No meu bairro
A minha rua tem cinco prédios, três cafés, uma mercearia e uma churrasqueira.
Há um cão preto, rafeiro e feio que se chama Sansão que protege as pessoas que se deslocam de um dos cafés até à paragem do autocarro. (Tenho uma vontade mórbida de lhe cortar o pelo para saber o que acontece.) Morde a outros cães para proteger o seu território e nunca vi nenhum gato nas redondezas. Todos os dias digo bom dia ao Sr. Manuel, dono da mercearia sita nos baixos do meu prédio. E compro-lhe pão e vegetais. Mais à frente, numa rua escondida, há um pequeno mercado que vende peixe fresco.
Era ontem à noite e estava na varanda. Via a ponte e via as luzes dos carros que passavam para um fim-de-semana grande. Gosto mais da vista do meu quarto para o rio de noite. Porque se vêem as luzes da zona industrial, com cuidado ouve-se o comboio e os meus vizinhos de cima a fornicar. Estava na varanda e recordava parte da minha adolescência. Talvez o estivesse a fazer porque fumava, clandestinamente um cigarro. Era clandestino das pessoas com quem partilho uma casa e de todas as outras pessoas a quem disse que desde Agosto que não fumo. Até era clandestino da minha consciência. Apaguei-o no tanque que ficou abandonado na minha varanda.
Na noite fria, após expulsar o fumo do cigarro, continuava a ver a minha própria respiração. E umas luzes vindas de uma discoteca perto do Convento do Beato. Pareciam discos voadores, aqueles que ouvia no rádio.
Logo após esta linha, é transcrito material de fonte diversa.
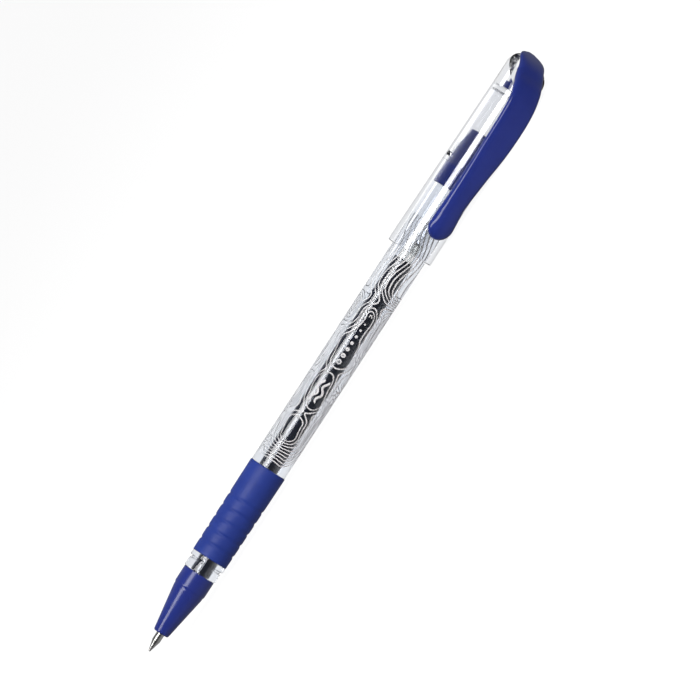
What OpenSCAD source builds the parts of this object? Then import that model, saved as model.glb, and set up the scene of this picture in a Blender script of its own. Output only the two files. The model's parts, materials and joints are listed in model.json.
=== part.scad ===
// Stick gel pen with its cap pushed onto the rear end.
//
// Clear barrel and cap, blue nose cone, rubber grip, rear plug and clip, and a
// gel refill inside. Every piece is drawn along its own axis with the ball's
// front at z = 0 and the clip on the +X side. lay_down() then puts the pen on
// its side as it lies on a table, tip towards -X, resting on the cap's lip and
// the edge of the clip.

/* [Barrel] */
// Outer diameter of the clear barrel
barrel_d = 9; // [8.9:0.05:9.1]
// Bore of the barrel along its window
barrel_bore_d = 6.8; // [6.6:0.1:7]
// Length of the clear window, from the grip to the rear plug
window_l = 77.3; // [76:0.1:79]
// Bore through the barrel's front end, which guides the refill
front_bore_d = 5.2; // [5.1:0.05:5.3]
// Diameter of the front spigot that the nose cone screws onto
spigot_d = 6.6; // [6.4:0.1:6.6]
// Length of the front spigot
spigot_l = 5; // [4.5:0.1:5.1]
// Diameter of the collar ring next to the nose cone
collar_d = 8.32; // [8.1:0.02:8.4]
// Width of that ring
collar_w = 2.3; // [2.1:0.1:2.4]
// Diameter of the barrel under the grip and in the groove between the rings
seat_d = 7.7; // [7.6:0.05:7.8]
// Width of the groove
groove_w = 0.6; // [0.5:0.1:0.7]
// Diameter of the flange that the grip butts against
flange_d = 8.84; // [8.7:0.02:8.9]
// Width of the flange
flange_w = 1.3; // [1.2:0.1:1.5]

/* [Grip] */
// Length of the rubber grip
grip_l = 25; // [24:0.5:26]
// Diameter of the grip at the flange
grip_front_d = 8.98; // [8.9:0.02:9.1]
// Diameter of the grip at the window
grip_rear_d = 9.36; // [9.2:0.02:9.4]
// Number of grooves round the grip
grip_grooves = 5; // [3:1:6]
// Spacing of the grooves
grip_pitch = 3.07; // [2.8:0.01:3.2]
// Depth of each groove
grip_groove_depth = 0.2; // [0.1:0.02:0.3]
// Width of each groove
grip_groove_w = 0.8; // [0.6:0.1:1]

/* [Nose] */
// Length of the nose cone
nose_l = 16.6; // [16.4:0.1:16.8]
// Diameter of the nose cone's straight part, where the cap seals
nose_d = 8; // [7.9:0.05:8.1]
// Diameter of the nose cone's front end
nose_front_d = 3.84; // [3.7:0.02:4]
// Length of the cone itself
nose_cone_l = 11.5; // [11.4:0.1:11.6]

/* [Refill] */
// How far the steel tip stands out of the nose cone
tip_reach = 4.9; // [4.7:0.1:5.1]
// Diameter of the writing ball
ball_d = 0.5; // [0.5:0.05:0.7]
// Diameter of the steel tip's shank
tip_d = 2; // [1.9:0.05:2.05]
// Length of the steel tip's cone
tip_cone_l = 2.8; // [2.6:0.1:3]
// Outer diameter of the refill tube
refill_d = 4.9; // [4.8:0.05:4.95]
// Bore of the refill tube
refill_bore_d = 3.9; // [3.8:0.05:4]
// Distance from the ball to the refill tube's open end
refill_end = 125.5; // [122:0.5:126]
// Distance from the ball to the end of the ink
ink_end = 108.6; // [60:0.1:115]
// Length of the grease plug that follows the ink
follower_l = 5; // [3:0.5:6]

/* [Rear plug] */
// Length of the plug behind the barrel
plug_l = 15; // [14.8:0.1:15.2]
// Diameter of the plug
plug_d = 8.94; // [8.9:0.02:9]
// Diameter of the plug's flat end
plug_end_d = 7; // [6.8:0.1:7]

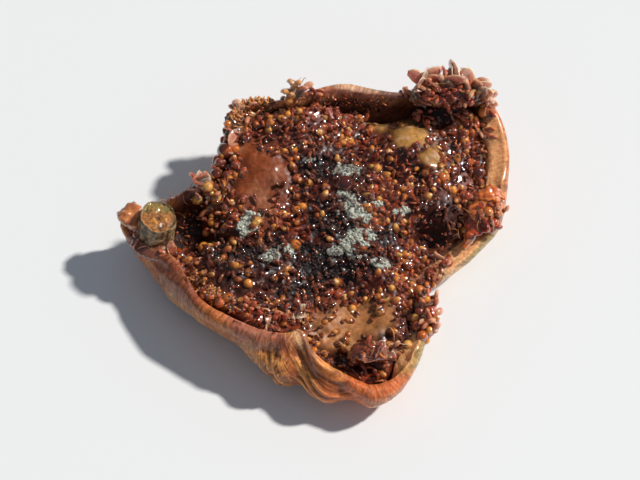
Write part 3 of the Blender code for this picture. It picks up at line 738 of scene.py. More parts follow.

Pouco antes de terminar o décimo segundo ano um amigo contava-me, estou farto desta terra, quero ir para Lisboa, quero ser anónimo. Ri-me. Para mim uma grande cidade não passa de um aglomerado de micro-universos em que somos conhecidos como nas nossas terras natais. No entanto, podemos cambiar de micro-universo as vezes que quisermos e aí sim, somos anónimos. A mim o que me agradava era a possibilidade de me re-inventar, a possibilidade de me não verem através do meu passado mas apenas do meu presente e isso era algo que eu queria. Não que tivesse um passado assim tão interessante, mas quando temos dezoito anos essas coisas contam.
Ele integrou-se no seu bairro em Lisboa e eu quando comecei a conhecer pessoas contei o meu passado.
É sozinho que ontem fumo um cigarro na varanda do meu quarto a olhar para umas luzes que são projectadas nas nuvens por cima de Lisboa. Sinto na brisa fresca da noite as mão que me aquecem os braços e me perguntam se eu não tenho frio, se não preciso de um casaco. Sei que essa brisa espera que eu responda que não preciso, que a sua presença me aquece; para depois nos rirmos.
Olho um gato que furtivamente escapa à vigilância do Sansão. Anda no meio de umas couves no meio de uma horta. Chamo-o e penso que não me importava de ter um gato.